I watched the 1st episode and thought it was good with regards to the cutting and ambience.In fact I will say that it was very good. So good that it made up for the ridiculous story and superficiality of the situation. The acting went half way to contributing to being able to keep watching. But it was 2/3 for the first part and that deficit seems to keep growing as the series progresses. It encroaches into the good areas and just makes it so stupid. We used to make good t.v. Why does there have to be such middle class bawbaggery on bbc. There are such amazing talents out there in our country able to write about believable situations in an engaging manner. I mean come on Agatha Christe jeeeeeeeeeeeezus save this stuff for bbc7 and give us something real. Or if at least make it good sc-fi.

Really enjoyed the four episodes of The Silence, just can't believe the way it ended. Have been trying to find out if there is a second series planned. There has to be!

Brilliant Crime Drama, can't decide about the ending. Half of me hated it because my natural curiosity was - and still is - just burning to find out what happened and if there was more to it then met the eye (or ear). For instance, as soon as Lee and Mac found out Amelia was the witness I was sure it was Terry who'd told them, as he'd just found out as well. Other viewers I spoke to also thought this, but it was never confirmed, denied or even touched on. On the other hand, I agree with @Adam Sweeting@ that it was trying to show that the good guys don't always win and things don't always work like in CSI or Agatha Christie. (Totally agree with @Elinor@ about the lip reading while someone's back is turned thing. That kind of mistake bugs me SO bad!) I wish we'd seen things a little from the "bad" guys' point of view as well; they had to kill Jane Shilliday because ...etc and they had to try and kill Jim because ...etc and that way we would have got some insight into their justification of the murders. (I don't believe that there are 'good' and 'bad', everyone does things for a reason.) Also, I agree with @Frank Wilde@ about Lee and Mac not slitting Jim's wrists properly. They managed the other murdere, and surely this one was the most crucial (in their eyes - Jim knew everything) so they would do it right. Perhaps it would've been good to see that they were interrupted and didn't have time or some other reason. Then again, perhaps the ending was left the way it was to suggest that they weren't the ones to go for Jim. The whole ambience of the show (which was, I think, amazingly awesomely incredible in every single way!!!!!) builds up this feeling of not-quite-knowing and being slightly unsure about everything. It could've been left how it was to give the viewer the suggestion that maybe Jim really was a bit not-right-in-the-head and he did it to himself (suicide) and/or the drugs in his drawer really were his. It could all've been some massive plot...? Just a suggestion, and I'm not even sure if I like it, but whatever. Saying all of this, It was still the best thing I've seen in ages. I loved it. I hope it is available on DVD some time (I'm downloading it to Iplayer Desktop as I type!).

What a disappointment in the ending!! It is always so frustrating to watch a mini series with the all the tension building up to the final episode and............nothing. I too thought there must be a fifth. Rubbish.
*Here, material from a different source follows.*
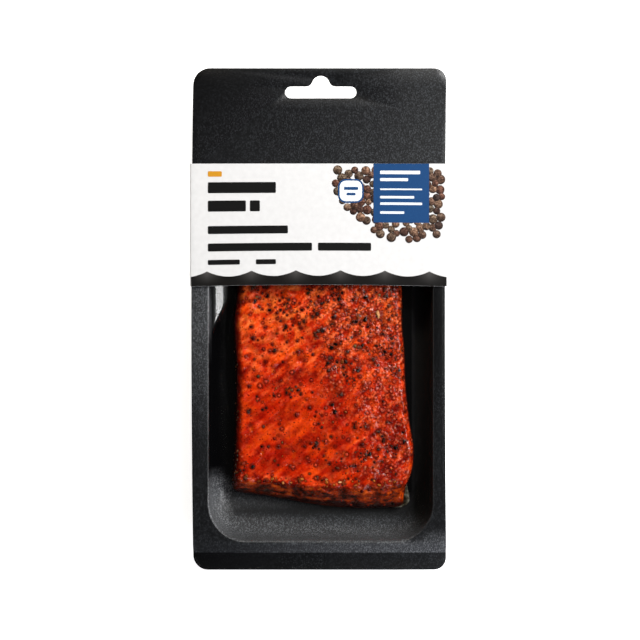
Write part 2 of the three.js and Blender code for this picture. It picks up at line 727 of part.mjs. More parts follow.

I agree with the majority above, what a let down the ending was!! You have a lot to answer for with an ending like that. The acting was IMHO superb throughout the series.

Totally agree. Just watched the episodes on Acorn tv only to reach the end without a conclusion. I’ve checked everywhere to find the following episodes only to stumble on this site which explains why my search has been futile. What a disappointment.

another clanger dropped by the BBC. The Silence fantasic television in a period were we are struggling for decent entertainment. But the fact it was not hyped up before and the fact the BBC have nothing prepared to answer us all on if or when there will be a second series just shows they thought they were fobbing us of with more mindless dribble. Please BBC sort yourselves out

The blow job was unnecessary and did not contribute to the story in any way whatsoever but more closure at the end was definitely necessary. Someone screwed up an otherwise outstanding bit of work and someone else let them.

I do not understand all the negative comments about the ending. It was actually quite clear. Our protagonist was safe and in a position to identify the culprits. The boxer is finished with the other bad guys and ready to turn on them. The emt says the guy who was set up with the fake suicide attempt is going to recover, so he will be in a position to finger the bad guys. What else do the naysayers need? Spoonfeeding?

Right as I was riveted, the series ended at the end of Act 2. What an utter disappointment. That is a non-ending. Epic Fail. So glad Shetland didn’t just stop before any of the plot lines were finished, and they didn’t make the characters unnecessarily sexual.

The silence is a great short drama of 4 episodes. However, the BBC and or the Australian writer Fiona Seres some inexplicable reason did not bother to complete the story. I hope the writer Fiona Seres career disappears up a croc infested river in the Gulf of Carpenter.. In good old Aussie vernacular, not having an ending “piss poor”.

I love Doug Henshall so was really looking forward to this. No-one does intense/horrified/fury like him. The first 3 episodes exactly as I expected. Then the last? What the hell happened? The writers left us hanging. He's found, a suspected suicide, Amelia's found, still the critical witness & the boxing cop may or may not have played the fight. Meanwhile the bent cops are running amok, & the poor guys in Bristol who had no idea who Amelia was, but we're trying to protect her, are left hanging? Worst ending ever. Can hardly believe the producers allowed this to happen.